EXERCISE TASK: Your answer should consist only of the lines below from the one with "for (const [side, sign]" through the one with "zip(*points))), Vector(map(max, zip(*points)))", copied exactly.

DATASET:
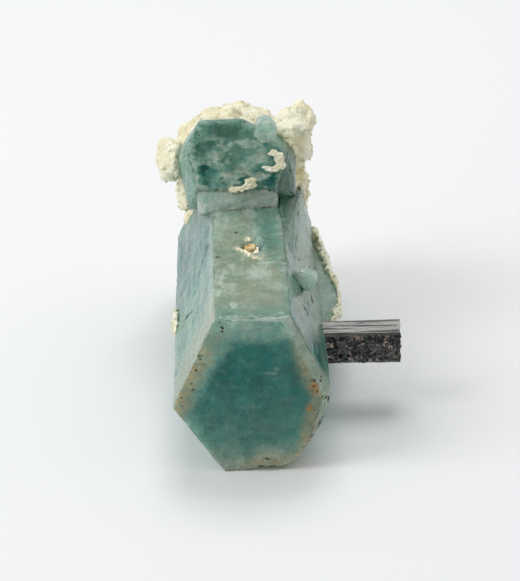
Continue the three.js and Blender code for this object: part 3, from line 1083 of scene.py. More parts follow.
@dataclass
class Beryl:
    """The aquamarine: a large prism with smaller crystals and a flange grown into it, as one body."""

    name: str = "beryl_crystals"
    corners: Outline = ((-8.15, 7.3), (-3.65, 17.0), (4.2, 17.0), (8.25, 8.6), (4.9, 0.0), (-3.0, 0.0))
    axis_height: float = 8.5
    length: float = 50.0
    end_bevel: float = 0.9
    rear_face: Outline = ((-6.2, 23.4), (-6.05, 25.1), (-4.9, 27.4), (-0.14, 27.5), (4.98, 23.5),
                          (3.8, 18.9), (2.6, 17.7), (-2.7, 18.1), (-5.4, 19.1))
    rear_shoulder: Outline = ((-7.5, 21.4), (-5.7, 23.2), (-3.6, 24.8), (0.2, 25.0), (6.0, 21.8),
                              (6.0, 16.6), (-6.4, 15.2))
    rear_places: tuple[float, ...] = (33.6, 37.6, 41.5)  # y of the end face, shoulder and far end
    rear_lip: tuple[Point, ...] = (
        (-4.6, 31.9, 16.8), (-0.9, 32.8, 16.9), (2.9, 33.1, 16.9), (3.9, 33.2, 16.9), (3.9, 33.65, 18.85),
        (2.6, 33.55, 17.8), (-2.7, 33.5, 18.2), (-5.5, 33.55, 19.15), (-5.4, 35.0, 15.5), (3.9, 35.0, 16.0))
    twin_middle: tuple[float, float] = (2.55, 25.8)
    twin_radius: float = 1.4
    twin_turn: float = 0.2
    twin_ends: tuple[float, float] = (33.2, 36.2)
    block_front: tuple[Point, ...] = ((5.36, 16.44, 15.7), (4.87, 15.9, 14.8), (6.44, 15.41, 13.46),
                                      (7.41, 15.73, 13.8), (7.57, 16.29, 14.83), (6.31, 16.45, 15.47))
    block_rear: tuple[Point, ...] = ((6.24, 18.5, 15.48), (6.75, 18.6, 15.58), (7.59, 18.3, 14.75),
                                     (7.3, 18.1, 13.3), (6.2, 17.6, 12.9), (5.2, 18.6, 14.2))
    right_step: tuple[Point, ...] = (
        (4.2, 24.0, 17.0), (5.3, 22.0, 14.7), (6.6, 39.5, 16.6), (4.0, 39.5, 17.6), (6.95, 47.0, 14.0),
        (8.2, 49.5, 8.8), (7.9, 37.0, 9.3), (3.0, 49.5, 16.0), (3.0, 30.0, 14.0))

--

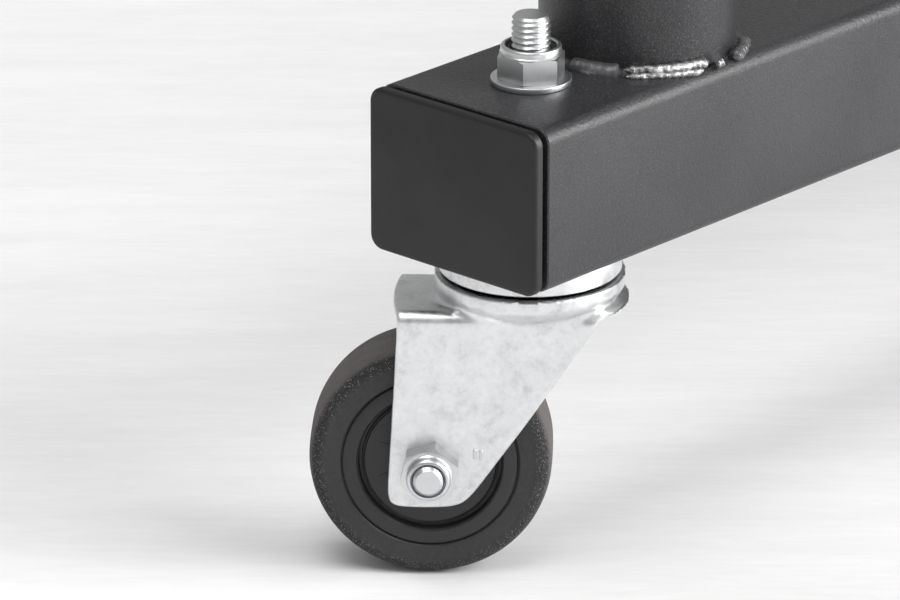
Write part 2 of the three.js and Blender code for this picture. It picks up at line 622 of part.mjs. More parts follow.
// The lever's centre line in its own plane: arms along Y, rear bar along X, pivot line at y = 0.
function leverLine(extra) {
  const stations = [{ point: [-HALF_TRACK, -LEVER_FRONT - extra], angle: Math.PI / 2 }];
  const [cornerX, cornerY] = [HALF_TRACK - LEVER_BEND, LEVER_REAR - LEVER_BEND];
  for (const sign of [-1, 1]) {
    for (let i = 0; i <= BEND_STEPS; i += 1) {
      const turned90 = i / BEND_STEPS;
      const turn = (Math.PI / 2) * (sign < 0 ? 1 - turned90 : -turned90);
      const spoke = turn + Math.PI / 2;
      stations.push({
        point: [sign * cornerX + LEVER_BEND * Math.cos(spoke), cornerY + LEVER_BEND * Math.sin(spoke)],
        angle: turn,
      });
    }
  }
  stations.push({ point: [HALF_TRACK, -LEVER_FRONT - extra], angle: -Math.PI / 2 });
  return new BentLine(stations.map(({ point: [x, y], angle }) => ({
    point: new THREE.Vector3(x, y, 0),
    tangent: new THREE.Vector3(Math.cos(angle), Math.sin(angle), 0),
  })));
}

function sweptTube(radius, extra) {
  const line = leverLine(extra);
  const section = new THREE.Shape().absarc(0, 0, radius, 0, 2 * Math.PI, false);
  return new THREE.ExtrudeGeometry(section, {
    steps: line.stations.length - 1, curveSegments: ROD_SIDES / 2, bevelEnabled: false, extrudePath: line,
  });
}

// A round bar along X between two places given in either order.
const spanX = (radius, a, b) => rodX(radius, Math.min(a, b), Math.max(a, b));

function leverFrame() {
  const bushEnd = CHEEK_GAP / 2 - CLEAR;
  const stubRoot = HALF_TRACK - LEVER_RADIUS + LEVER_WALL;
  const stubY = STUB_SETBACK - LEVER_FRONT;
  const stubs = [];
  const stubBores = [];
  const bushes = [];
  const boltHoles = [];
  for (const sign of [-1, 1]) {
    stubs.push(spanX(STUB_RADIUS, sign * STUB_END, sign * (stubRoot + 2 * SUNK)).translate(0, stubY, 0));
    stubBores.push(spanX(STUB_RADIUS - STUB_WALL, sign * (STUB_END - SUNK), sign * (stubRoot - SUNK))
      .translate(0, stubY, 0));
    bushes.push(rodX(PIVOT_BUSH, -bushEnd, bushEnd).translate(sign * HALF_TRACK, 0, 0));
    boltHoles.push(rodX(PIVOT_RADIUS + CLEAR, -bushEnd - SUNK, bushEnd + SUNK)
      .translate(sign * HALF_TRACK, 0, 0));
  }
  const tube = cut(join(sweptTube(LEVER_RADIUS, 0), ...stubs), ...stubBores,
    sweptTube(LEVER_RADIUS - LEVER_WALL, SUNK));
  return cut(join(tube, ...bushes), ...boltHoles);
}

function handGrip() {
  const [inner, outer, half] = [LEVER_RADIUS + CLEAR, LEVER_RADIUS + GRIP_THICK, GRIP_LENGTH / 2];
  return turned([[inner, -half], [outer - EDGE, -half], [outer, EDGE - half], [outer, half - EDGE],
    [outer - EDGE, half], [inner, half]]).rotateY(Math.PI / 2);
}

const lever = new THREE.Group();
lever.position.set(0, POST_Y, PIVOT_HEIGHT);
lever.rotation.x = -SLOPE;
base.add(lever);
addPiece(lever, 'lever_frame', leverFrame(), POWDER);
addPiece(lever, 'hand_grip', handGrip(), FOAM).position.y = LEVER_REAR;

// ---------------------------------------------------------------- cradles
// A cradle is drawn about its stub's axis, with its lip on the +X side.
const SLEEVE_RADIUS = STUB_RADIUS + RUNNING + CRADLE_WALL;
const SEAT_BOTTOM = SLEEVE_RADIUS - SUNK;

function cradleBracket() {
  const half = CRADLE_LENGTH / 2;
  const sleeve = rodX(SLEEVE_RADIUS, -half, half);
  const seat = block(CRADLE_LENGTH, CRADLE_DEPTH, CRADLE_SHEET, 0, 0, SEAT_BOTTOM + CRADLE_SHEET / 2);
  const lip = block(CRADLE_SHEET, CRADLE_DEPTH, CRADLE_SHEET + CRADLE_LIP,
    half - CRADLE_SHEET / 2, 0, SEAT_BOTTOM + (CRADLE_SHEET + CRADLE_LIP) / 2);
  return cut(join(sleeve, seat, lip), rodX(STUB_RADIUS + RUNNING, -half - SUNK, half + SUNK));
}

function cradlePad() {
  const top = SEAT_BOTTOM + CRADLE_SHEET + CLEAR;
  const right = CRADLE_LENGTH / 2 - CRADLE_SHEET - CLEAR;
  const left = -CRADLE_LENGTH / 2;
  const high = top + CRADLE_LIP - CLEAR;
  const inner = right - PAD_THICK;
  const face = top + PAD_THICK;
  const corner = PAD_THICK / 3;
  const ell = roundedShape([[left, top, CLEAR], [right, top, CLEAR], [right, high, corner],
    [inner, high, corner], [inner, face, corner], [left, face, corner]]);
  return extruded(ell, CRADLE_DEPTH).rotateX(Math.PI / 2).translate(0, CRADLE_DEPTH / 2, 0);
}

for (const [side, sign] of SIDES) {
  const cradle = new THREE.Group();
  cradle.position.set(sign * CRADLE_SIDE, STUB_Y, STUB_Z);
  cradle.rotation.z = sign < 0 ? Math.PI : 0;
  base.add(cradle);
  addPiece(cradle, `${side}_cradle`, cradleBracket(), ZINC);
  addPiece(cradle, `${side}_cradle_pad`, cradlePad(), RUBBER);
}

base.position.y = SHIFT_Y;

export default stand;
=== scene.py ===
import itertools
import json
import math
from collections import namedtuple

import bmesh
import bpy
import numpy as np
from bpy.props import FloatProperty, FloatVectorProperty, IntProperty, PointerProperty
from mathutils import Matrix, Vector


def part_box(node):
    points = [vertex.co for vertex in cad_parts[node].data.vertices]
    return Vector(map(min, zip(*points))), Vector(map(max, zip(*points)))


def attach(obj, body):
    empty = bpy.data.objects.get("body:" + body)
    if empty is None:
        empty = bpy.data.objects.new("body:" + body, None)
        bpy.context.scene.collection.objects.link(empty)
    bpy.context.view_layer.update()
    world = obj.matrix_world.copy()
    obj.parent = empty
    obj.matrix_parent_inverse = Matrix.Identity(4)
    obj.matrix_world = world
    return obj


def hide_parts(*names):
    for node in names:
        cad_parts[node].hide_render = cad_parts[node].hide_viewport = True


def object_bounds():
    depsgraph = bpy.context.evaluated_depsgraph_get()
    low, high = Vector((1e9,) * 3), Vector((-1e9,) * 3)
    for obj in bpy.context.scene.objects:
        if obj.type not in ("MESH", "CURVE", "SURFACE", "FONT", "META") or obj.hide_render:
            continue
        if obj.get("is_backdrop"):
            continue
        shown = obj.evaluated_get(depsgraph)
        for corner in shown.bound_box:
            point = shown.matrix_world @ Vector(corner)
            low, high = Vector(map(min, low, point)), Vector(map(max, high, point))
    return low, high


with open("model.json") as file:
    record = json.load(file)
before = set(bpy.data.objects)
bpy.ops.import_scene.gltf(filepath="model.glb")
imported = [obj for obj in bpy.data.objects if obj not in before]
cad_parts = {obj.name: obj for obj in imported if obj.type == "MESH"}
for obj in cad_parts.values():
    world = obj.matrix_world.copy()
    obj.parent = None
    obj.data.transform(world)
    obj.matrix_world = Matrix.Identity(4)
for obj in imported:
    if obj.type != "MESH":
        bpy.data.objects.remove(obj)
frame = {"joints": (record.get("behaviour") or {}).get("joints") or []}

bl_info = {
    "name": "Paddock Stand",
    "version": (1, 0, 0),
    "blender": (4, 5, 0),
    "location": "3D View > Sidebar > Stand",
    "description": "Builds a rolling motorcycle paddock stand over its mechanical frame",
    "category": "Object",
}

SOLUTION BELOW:
for (const [side, sign] of SIDES) {
  const cradle = new THREE.Group();
  cradle.position.set(sign * CRADLE_SIDE, STUB_Y, STUB_Z);
  cradle.rotation.z = sign < 0 ? Math.PI : 0;
  base.add(cradle);
  addPiece(cradle, `${side}_cradle`, cradleBracket(), ZINC);
  addPiece(cradle, `${side}_cradle_pad`, cradlePad(), RUBBER);
}

base.position.y = SHIFT_Y;

export default stand;
=== scene.py ===
import itertools
import json
import math
from collections import namedtuple

import bmesh
import bpy
import numpy as np
from bpy.props import FloatProperty, FloatVectorProperty, IntProperty, PointerProperty
from mathutils import Matrix, Vector


def part_box(node):
    points = [vertex.co for vertex in cad_parts[node].data.vertices]
    return Vector(map(min, zip(*points))), Vector(map(max, zip(*points)))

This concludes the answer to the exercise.